CS262A Reading Summary 15

Concurrency Control Performance Modeling: Alternatives and Implications

r. Agrawal et al
Summary by Feng Zhou
10/8/2002

3 key features,
  1. A single, physically justifiable database system model is built to facilitate performance studies of different concurrency control. The performance experiments show interesting performance results, the authurs give insightful comments and draw valid conclusions.
  2. One important specific conclusion is: locking based cc schemes are generally more desirable with tight resource constraints, while optimistic cc schemes performs better with a lot of resource, high workload and high multi-programming level. This is understandable, because if restarts resulted from deadlocks are rare, locking based methods have smaller overhead. But under high workload, a lot of blocking makes concurrency too low, resulting low throughput.
  3. Another important conclusion is that multiprogramming level in database systems should be carefully controlled. This is important and reasonable.
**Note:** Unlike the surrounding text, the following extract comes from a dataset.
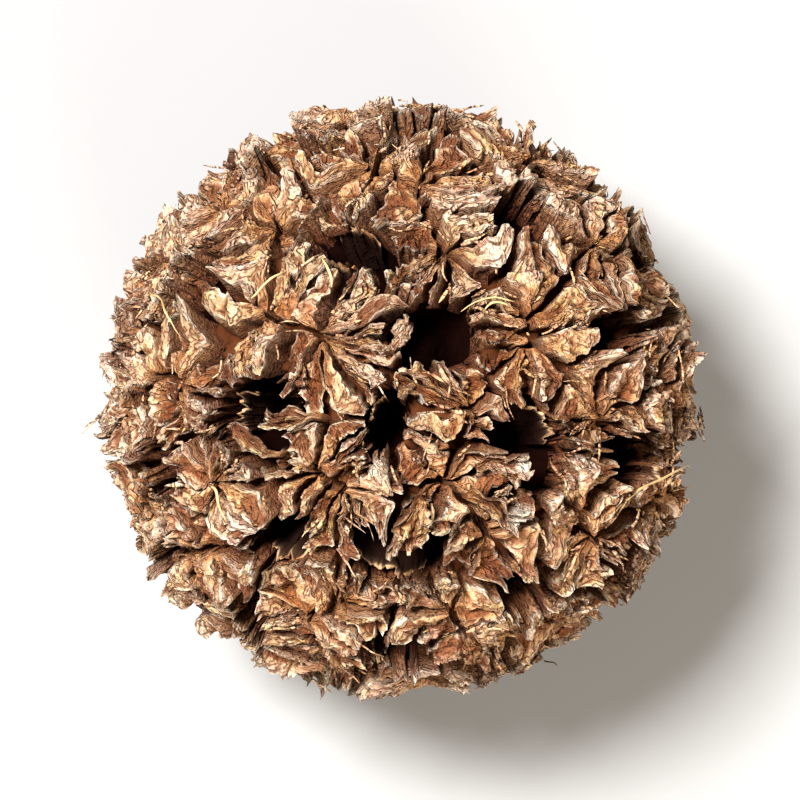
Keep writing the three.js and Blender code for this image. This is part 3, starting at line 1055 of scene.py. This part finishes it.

For locking-based methods, when mpl is too high, many xacts block each others and deadlocks become common, thus overall throughput becomes very low. For optimistic cc methods, too much concurrent xacts result in too many verification failures, and thus restarts, also resulting in low throughput.

2 flaws:

One of the model assumption: concurrency control costs are neglectable, is not true in some cases. Examples include: dead-lock detection is often expensive and not neglectable; locking is often very expensive in parallel/distributed database environment. Adding these into the model may make it more general.

Another flaw is that only one parameter, Multi-Programming-Level, is varied in the experiments to get results. Other parameters, like number of terminals and database size, can possibly be changed to yield interesting results.